Are they willing to be as rational if the person isn't famous? I don't know. I'm not aware of any other cases where a non-famous citizen has gotten ahold of an illegal ammo clip to use as a prop in an argument about gun control.
Minor problem with the post hoc ergo propter hoc example of D.C. becoming the nation's "Murder Capitol": these severe anti-gun laws and administrative refusal to register any more guns happened before that.
"We have the courts to make sure the majority hasn't gone completely crazy."
Yes, that's what Heller was all about, but that hasn't stopped D.C. from engaging in Massive Resistance.
Getting back to the other case, Irvin Nathan had one defective shotgun shell in his home. Is putting him in jail going to serve the purported purpose of the law?
There are plenty of analogous examples to David Gregory with "illegal guns" being used a props by politicians and the like. Of course, they too are members of the nomenklatura that people like you are so willing to excuse.
I agree sending someone to jail over a single shotgun shell is a gross miscarriage of justice and perversion of the law. Committing a second miscarriage of justice by sending a TV news commentator to jail does not make the situation better.
Now you have two people in jail instead of one. We should be trying to have zero people in jail who should not be there. We shouldn't say "Well, we put one person there for a bad reason, so we should put everyone else there for the same bad reason too". This is what you seem to be proposing. I get David Gregory doesn't share your politics, and maybe you just don't like him. That doesn't mean we should put him in jail just so you can feel better about some other person getting screwed. I doubt Irvin Nathan would feel any better about being in jail if David Gregory were there along with him. I'm sure he'd much rather just not be there.
The murder rate in DC was rising steadily since 1960 until the gun control laws were passed in 1976. It went down briefly, then exploded with the crack epidemic in the late 80s, early 90s. Obviously, there are many, many factors contributing to the murder rate and you can't control it by modifying only one input. I'm not trying to imply otherwise.
I think you already know that the parent poster is saying that, even if the TV news commentator was the first person to commit the crime, and the commoner was the second, the TV news commentator still wouldn't be punished but the other person would.

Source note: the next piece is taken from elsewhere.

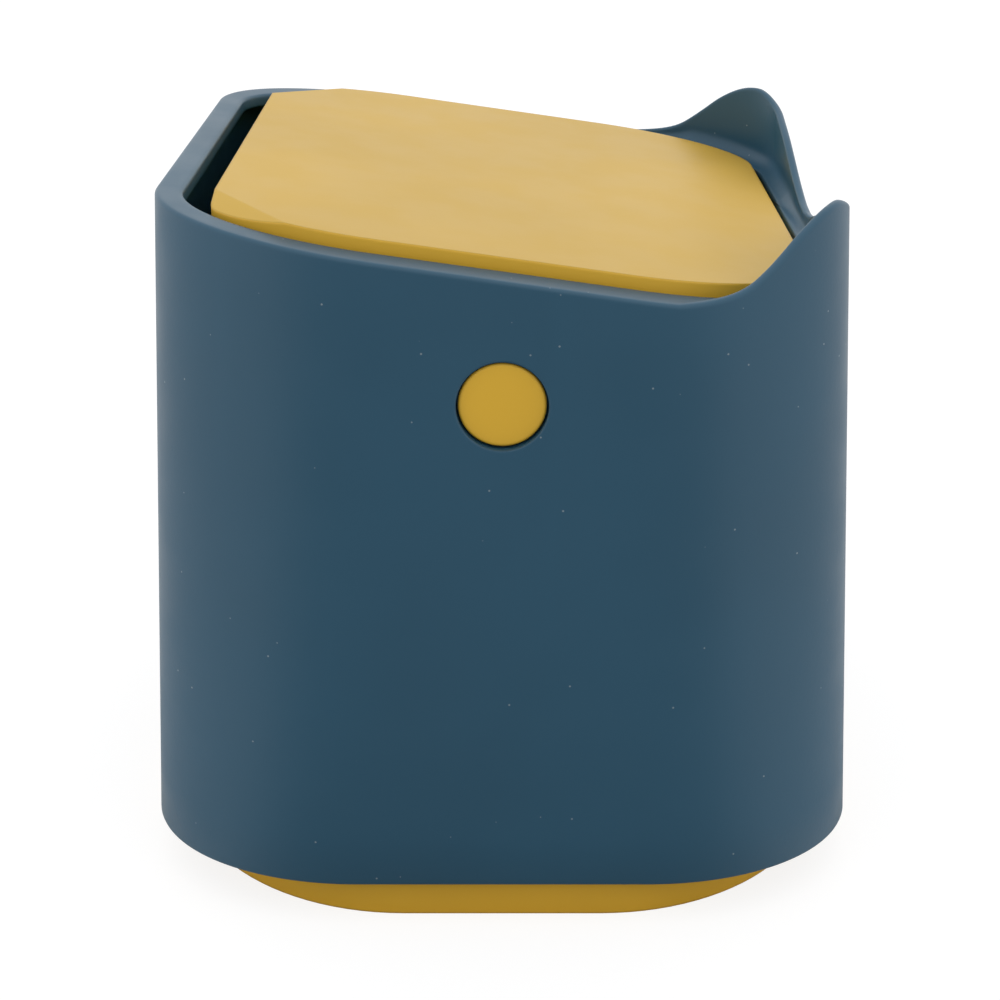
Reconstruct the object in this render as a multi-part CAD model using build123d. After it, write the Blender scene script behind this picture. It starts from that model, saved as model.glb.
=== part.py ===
from build123d import *
import math
import os

# Cat litter bin: a drafted shell with two ears and a sloping rim, a lid that rocks on two
# pivot caps, and a bucket that carries the shell and shows below it as a foot.
# Millimetres and degrees. +X runs to the ears, +Z is up, the origin is under the middle.

# Overall form of the shell, measured at the high end of its rim
top_length = 190.0
top_depth = 206.6
high_rim_height = 203.0
shell_lift = 12.6
side_draft = 2.79
rim_slope = 8.22
corner_length = 62.9
corner_depth = 44.6
shell_wall = 2.4

# Ears
ear_rise = 26.4
ear_thickness = 2.6
ear_length = 45.5
ear_end_inset = 7.5
ear_side_inset = 25.3
ear_valley = 1.5
# Two points on each ear's outer flank and on its slope to the valley, as shares of the way
flank_low_share = 0.5
flank_low_rise = 0.24
flank_high_share = 0.8
flank_high_rise = 0.70
slope_low_share = 0.32
slope_low_rise = 0.30
slope_high_share = 0.58
slope_high_rise = 0.76

# Rim and the mouth that the lid fills
rim_thickness = 2.6
rim_width_high = 8.4
rim_width_low = 6.3
rim_width_side = 9.3
mouth_lip_depth = 4.0
mouth_lip_wall = 2.0
rim_edge_size = 0.7
mouth_edge_size = 0.6

# Pivot, the same at front and rear
pivot_x = 0.0
pivot_height = 155.8
head_diameter = 23.2
head_gap = 0.55
head_thickness = 2.4
head_recess = 1.3
head_seat_gap = 0.3
journal_diameter = 14.0
journal_clearance = 0.06
spigot_diameter = 9.6
spigot_length = 8.0
spigot_flat = 3.6
spigot_clearance = 0.03
cap_core_diameter = 5.0
cup_wall = 2.2
sleeve_wall = 2.2
cheek_gap = 0.5
hole_edge_size = 0.6
cap_edge_size = 0.4

# Lid
lid_proud = 3.0
lid_gap_high = 8.6
lid_gap_low = 3.5
lid_gap_side = 2.0
lid_thickness = 2.4
lid_skirt_depth = 8.0
lid_skirt_wall = 2.0
lid_corner_radius = 7.0
lid_rib_width = 1.6
lid_rib_depth = 5.0
lid_rib_x = 45.0
lid_rib_y = 40.0
facet_length = 25.0
facet_depth = 27.0
facet_angle = 16.0
cheek_thickness = 2.6
cheek_radius = 13.0
cheek_top_half = 34.0
cheek_inset = 1.0
socket_wall = 2.8

# Stops under the low end of the lid
stop_reach = 7.0
stop_width = 9.0
stop_y = 34.0
stop_height = 7.0
stop_gap = 0.3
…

This clear inequality appears to bother the parent poster more than the given example of heavy handed punishment.
You might say they bother me at different levels. Having owned guns in an repressive state (but much less so than D.C., although that is and was true of every state to my knowledge), I can empathize with the "commoner".

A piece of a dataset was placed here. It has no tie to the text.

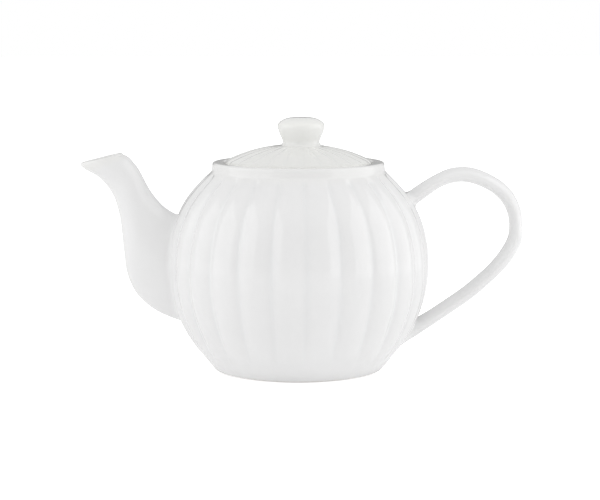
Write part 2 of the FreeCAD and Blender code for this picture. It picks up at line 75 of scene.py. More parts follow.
# crest line of the pot's outside, from the skirt to the petal tips under the collar: radius, level
POT_CREST = np.array([
    (47.9, 1.45), (48.9, 2.6), (50.9, 5.0), (54.1, 9.0), (57.9, 13.6), (62.2, 20.0), (66.4, 28.0),
    (69.4, 36.0), (71.4, 44.0), (72.5, 52.0), (72.75, 58.0), (72.45, 66.0), (71.25, 74.0),
    (69.1, 82.0), (65.8, 90.0), (61.5, 97.0), (57.0, 102.4), (53.7, 105.9), (52.4, 107.2)])
TIP_LEVEL = POT_CREST[-1, 1]

# crest line of the lid's top, from its edge towards the knob: radius, level
LID_CREST = np.array([
    (LID_RADIUS, 113.8), (LID_RADIUS, 114.8), (40.3, 116.1), (39.5, 117.15), (37.9, 118.05),
    (34.9, 119.35), (30.0, 121.25), (25.0, 122.75), (20.0, 123.95), (16.0, 124.65),
    (13.0, 125.1), (10.0, 125.5)])

# knob outline, from its skirt to its top: radius, level
KNOB = [
    (16.0, 124.0), (14.4, 124.4), (12.9, 124.75), (11.7, 125.15), (10.8, 125.8), (10.3, 126.8),
    (10.35, 128.0), (10.75, 129.2), (11.35, 130.5), (12.0, 132.1), (12.6, 133.8), (12.98, 135.2),
    (13.07, 136.1), (12.8, 137.1), (12.25, 137.9), (11.3, 138.75), (9.8, 139.65), (7.9, 140.35),
    (5.2, 140.82), (2.4, 140.98)]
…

Whereas the establishment of a shameless nomenklatura in the US is an existential threat to the Republic. Which could, I might add, have even nastier personal consequences.

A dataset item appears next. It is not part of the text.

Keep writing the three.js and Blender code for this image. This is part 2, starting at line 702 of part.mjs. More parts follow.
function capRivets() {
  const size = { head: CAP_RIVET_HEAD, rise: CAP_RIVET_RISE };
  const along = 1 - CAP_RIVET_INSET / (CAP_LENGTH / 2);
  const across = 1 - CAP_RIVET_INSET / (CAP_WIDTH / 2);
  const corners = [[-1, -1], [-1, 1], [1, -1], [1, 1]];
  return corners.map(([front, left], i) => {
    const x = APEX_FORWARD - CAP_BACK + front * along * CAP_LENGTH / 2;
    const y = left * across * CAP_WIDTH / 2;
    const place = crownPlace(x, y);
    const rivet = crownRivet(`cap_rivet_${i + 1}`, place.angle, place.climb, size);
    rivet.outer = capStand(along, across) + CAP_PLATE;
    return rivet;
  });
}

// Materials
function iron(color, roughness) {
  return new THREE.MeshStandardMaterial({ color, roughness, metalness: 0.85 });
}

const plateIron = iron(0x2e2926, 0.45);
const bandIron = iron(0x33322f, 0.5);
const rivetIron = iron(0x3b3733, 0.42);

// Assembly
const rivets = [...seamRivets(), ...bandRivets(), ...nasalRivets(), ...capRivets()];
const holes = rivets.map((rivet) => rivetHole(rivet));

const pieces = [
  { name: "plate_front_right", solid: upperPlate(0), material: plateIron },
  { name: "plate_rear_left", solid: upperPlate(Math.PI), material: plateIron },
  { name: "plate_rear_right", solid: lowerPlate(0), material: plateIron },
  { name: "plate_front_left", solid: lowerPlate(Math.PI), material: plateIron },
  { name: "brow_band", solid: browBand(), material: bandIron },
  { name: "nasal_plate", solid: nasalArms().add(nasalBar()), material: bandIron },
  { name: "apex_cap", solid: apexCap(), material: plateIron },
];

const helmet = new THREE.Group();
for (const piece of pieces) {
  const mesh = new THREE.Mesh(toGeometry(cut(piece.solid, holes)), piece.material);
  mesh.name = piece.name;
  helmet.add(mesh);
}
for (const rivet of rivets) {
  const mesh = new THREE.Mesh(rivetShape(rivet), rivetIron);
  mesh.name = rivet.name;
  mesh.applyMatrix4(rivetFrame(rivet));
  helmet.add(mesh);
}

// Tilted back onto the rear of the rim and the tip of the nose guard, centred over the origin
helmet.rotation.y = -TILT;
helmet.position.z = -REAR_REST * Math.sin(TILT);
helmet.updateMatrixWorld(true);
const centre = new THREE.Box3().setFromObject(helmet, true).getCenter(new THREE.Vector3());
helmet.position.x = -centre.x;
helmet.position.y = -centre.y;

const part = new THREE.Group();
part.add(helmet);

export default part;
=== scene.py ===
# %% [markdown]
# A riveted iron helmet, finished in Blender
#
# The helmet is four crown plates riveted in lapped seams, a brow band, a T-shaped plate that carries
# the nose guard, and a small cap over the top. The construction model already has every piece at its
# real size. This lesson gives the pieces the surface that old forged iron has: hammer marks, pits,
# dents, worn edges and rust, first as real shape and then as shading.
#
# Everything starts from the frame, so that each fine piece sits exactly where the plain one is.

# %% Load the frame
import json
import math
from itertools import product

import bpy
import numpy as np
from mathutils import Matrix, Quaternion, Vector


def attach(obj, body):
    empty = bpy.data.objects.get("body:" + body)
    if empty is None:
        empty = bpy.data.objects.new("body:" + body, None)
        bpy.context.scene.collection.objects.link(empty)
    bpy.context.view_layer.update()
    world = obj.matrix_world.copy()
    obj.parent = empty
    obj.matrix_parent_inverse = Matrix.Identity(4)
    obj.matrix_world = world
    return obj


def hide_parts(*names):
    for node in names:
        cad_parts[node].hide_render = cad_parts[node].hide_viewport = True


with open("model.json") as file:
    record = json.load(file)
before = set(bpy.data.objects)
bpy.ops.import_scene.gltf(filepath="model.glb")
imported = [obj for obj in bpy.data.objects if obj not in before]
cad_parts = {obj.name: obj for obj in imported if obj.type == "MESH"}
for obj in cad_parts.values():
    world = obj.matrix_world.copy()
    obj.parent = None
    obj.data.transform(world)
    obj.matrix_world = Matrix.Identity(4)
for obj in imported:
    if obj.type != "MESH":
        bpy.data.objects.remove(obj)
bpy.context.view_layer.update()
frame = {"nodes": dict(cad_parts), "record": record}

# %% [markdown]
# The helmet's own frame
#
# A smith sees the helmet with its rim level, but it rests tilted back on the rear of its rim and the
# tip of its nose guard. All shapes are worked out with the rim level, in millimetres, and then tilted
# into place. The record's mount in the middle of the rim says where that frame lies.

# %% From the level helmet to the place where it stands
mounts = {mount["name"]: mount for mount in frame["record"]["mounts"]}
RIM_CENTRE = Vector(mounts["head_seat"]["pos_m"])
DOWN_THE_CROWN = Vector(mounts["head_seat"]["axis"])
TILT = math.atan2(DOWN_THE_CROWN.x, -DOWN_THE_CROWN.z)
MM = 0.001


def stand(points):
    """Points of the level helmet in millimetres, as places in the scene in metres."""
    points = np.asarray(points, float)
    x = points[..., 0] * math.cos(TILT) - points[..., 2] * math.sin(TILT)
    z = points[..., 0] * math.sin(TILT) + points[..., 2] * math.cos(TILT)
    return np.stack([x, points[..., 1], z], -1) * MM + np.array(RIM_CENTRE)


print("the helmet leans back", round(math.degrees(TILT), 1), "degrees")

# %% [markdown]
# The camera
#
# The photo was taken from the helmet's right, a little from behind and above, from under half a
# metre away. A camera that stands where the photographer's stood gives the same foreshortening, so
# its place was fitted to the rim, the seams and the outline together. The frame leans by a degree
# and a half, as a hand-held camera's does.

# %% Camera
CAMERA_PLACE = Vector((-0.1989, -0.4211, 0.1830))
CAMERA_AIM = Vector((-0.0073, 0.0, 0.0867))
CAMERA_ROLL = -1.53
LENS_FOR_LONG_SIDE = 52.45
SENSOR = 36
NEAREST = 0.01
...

Invidious gun grabber laws are as old as Reconstruction, but we've been fantastically successful at beating them back starting in 1986. Our fight with our ruling class ... not so much.
Sure, the inequality sucks. The way to solve inequality is not "let's make everything equally shitty for everyone". It's "let's make everything equally good for everyone"
Adding "He had no malicious intent" would serve to make the asker's intention more clear, but still wouldn't add much to the discussion because it had already been established. I don't think asking why should be discouraged.
Edit: Another question gets downvoted. Hacker News really hates when people ask questions. You can go through my recent comment history and see where other questions[1] I ask get downvoted too. Whatever you do, don't ask people on Hacker News about whatever comments they make.
I think at this point pg would be doing everyone a favor if he just rebooted this site or just closed it down completely given what it the community has turned into.